RECORDED INFORMATION:
+ + + + +

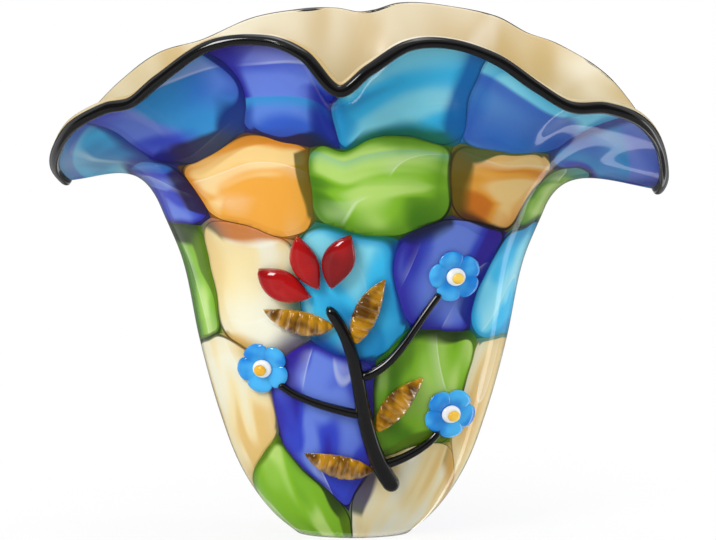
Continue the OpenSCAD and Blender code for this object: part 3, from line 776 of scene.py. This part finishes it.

+ + + + +

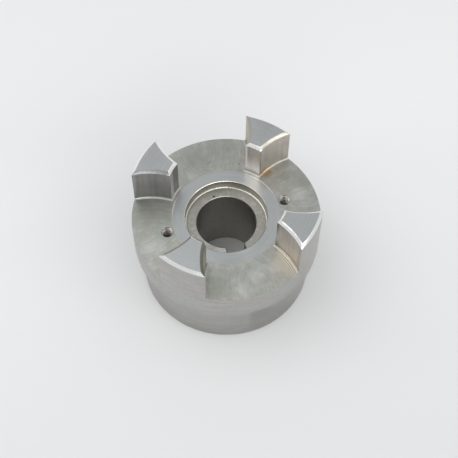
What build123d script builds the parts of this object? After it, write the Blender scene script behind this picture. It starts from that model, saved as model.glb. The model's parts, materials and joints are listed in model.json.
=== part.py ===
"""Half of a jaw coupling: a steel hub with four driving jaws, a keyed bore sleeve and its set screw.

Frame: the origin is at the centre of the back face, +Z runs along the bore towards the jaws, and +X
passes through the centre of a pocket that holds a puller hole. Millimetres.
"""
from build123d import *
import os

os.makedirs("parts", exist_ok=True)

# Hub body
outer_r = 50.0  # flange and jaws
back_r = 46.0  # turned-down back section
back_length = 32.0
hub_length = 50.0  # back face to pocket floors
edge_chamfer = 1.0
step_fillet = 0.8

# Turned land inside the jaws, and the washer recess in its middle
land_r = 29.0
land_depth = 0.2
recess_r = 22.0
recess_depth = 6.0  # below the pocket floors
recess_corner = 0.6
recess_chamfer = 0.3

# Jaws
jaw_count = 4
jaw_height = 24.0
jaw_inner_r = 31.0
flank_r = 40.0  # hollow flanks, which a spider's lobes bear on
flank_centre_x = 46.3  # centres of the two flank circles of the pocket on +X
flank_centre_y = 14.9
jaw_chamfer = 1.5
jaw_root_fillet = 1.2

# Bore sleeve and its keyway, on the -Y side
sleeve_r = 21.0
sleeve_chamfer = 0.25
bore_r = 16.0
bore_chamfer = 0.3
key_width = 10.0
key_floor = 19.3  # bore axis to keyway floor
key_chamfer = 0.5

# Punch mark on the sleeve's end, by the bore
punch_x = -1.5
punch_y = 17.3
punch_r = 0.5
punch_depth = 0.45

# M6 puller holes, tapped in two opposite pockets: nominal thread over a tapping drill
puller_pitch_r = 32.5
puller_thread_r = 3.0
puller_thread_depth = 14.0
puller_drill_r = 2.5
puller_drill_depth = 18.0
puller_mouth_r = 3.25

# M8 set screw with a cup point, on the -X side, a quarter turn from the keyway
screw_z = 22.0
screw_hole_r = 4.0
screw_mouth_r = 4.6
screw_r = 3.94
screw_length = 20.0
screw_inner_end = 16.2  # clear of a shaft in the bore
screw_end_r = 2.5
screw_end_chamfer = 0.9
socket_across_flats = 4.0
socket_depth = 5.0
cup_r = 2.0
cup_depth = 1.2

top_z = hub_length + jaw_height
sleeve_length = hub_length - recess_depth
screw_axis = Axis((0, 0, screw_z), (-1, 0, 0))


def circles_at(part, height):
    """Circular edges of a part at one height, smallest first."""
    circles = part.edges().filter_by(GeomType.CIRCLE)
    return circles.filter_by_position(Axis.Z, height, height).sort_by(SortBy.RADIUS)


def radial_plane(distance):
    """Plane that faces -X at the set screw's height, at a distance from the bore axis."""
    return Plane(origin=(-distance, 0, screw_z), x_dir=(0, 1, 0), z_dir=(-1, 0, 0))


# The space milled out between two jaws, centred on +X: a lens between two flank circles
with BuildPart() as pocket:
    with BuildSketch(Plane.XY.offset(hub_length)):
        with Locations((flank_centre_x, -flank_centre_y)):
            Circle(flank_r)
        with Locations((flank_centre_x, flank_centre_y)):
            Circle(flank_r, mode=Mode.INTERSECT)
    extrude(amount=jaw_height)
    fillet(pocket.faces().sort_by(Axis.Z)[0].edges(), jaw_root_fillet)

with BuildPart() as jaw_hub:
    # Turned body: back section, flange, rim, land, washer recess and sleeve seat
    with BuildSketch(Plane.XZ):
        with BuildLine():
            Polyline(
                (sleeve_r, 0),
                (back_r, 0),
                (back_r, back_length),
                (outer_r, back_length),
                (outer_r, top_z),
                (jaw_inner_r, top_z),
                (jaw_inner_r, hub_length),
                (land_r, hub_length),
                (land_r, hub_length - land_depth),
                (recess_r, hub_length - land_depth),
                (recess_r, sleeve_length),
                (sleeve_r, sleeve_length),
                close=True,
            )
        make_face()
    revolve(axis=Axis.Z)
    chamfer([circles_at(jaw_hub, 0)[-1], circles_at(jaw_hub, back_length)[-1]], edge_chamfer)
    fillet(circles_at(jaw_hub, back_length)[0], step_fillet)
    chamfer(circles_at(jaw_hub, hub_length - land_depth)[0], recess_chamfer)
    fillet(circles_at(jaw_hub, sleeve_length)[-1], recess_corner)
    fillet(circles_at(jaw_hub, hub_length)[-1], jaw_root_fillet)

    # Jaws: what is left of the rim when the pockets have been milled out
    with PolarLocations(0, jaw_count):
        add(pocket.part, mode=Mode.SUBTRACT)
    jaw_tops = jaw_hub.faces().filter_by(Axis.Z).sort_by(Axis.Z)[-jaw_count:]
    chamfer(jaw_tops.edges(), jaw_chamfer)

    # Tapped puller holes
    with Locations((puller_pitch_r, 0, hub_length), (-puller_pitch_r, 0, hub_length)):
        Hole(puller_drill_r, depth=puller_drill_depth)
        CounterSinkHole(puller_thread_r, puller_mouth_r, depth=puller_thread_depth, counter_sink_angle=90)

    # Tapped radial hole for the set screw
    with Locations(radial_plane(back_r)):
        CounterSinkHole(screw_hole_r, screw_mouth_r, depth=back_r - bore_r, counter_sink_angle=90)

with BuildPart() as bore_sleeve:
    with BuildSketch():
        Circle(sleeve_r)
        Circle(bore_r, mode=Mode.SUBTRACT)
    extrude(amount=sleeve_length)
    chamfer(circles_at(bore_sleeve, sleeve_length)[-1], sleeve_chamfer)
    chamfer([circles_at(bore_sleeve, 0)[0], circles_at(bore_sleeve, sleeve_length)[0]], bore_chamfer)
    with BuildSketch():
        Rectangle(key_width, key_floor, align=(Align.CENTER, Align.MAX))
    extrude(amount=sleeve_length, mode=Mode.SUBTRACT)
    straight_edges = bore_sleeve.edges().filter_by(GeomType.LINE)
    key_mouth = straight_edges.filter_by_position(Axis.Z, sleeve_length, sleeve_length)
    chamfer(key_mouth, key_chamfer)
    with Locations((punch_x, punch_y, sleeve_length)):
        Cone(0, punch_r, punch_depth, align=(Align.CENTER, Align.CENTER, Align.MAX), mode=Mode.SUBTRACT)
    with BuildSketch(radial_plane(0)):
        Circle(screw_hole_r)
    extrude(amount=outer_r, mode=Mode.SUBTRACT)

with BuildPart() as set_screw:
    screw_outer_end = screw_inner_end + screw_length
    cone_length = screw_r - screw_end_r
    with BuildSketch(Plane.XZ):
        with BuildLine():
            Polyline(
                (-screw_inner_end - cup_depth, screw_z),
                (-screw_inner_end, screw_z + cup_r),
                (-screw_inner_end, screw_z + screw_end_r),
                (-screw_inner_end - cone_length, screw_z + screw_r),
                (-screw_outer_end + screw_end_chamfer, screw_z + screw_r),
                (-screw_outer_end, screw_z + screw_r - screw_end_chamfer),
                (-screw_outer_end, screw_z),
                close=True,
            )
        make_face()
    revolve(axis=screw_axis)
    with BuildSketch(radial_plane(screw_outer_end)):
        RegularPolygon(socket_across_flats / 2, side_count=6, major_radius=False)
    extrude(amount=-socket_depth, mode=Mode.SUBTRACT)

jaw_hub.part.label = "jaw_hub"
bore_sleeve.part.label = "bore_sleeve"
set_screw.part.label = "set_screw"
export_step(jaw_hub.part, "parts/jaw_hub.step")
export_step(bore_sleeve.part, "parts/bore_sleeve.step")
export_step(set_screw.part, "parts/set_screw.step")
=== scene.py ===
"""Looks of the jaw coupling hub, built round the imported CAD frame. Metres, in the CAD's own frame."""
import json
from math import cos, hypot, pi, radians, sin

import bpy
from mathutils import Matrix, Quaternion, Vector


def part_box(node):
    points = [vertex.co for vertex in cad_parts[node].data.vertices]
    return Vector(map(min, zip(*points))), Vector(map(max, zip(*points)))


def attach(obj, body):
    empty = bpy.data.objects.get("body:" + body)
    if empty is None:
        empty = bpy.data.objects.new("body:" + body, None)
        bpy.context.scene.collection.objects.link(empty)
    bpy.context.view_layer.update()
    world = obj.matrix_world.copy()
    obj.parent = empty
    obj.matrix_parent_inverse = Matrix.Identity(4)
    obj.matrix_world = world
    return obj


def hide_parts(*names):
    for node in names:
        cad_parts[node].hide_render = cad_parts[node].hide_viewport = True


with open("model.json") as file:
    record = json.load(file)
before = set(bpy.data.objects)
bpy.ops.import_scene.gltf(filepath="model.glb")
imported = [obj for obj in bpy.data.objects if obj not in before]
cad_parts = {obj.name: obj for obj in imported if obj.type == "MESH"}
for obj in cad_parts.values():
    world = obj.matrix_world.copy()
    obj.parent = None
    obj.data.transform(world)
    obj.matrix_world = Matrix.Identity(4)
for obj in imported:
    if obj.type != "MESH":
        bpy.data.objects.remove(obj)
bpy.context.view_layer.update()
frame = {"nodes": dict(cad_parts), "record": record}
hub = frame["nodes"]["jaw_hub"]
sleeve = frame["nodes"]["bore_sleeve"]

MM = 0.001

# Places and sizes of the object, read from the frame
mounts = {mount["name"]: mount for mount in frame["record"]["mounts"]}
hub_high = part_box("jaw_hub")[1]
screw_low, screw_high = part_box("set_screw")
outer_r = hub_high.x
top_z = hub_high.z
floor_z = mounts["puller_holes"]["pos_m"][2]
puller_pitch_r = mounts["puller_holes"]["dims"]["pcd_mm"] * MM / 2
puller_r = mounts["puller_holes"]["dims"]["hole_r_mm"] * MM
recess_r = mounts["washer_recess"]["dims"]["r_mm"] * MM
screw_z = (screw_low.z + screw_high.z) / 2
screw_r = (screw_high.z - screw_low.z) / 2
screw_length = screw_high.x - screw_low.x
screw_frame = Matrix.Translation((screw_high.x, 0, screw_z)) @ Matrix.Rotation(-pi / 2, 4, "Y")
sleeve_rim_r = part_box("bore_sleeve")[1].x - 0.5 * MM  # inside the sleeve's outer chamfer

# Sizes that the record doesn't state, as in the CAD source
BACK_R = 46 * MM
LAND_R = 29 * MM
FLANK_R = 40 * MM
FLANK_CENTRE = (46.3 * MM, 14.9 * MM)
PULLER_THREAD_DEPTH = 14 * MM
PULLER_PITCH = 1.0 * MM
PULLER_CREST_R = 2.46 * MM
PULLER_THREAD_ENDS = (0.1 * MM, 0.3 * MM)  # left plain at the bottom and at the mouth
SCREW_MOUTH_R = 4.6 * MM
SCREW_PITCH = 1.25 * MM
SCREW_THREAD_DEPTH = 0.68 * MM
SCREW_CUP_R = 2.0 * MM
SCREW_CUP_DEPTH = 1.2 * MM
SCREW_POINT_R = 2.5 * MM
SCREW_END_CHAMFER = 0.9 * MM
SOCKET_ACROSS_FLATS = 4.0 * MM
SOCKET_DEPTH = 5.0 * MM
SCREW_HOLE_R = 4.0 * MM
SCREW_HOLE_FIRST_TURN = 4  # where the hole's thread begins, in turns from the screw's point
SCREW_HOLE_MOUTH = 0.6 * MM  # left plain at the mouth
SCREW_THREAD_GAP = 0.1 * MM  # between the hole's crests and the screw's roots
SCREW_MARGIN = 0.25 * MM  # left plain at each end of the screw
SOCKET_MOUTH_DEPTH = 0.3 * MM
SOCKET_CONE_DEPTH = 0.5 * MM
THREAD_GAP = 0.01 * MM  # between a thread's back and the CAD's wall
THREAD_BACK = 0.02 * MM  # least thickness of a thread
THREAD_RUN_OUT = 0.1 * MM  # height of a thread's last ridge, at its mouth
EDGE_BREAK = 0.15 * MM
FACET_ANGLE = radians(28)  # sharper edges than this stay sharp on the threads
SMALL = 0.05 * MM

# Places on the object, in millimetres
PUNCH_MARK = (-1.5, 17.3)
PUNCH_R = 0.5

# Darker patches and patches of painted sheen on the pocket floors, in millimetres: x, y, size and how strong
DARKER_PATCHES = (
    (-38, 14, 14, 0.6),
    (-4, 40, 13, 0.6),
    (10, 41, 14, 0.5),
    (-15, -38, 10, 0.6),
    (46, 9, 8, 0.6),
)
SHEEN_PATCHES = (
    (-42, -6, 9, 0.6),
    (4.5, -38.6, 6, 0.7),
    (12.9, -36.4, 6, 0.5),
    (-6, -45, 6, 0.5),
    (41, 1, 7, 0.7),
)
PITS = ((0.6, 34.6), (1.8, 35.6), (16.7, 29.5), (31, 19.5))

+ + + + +

REQUIREMENT: Copy exactly, and only, the lines from the one containing "for node in" through the one containing "imported = [obj".

OUTPUT OF THE TASK:
    for node in names:
        cad_parts[node].hide_render = cad_parts[node].hide_viewport = True


with open("model.json") as file:
    record = json.load(file)
before = set(bpy.data.objects)
bpy.ops.import_scene.gltf(filepath="model.glb")
imported = [obj for obj in bpy.data.objects if obj not in before]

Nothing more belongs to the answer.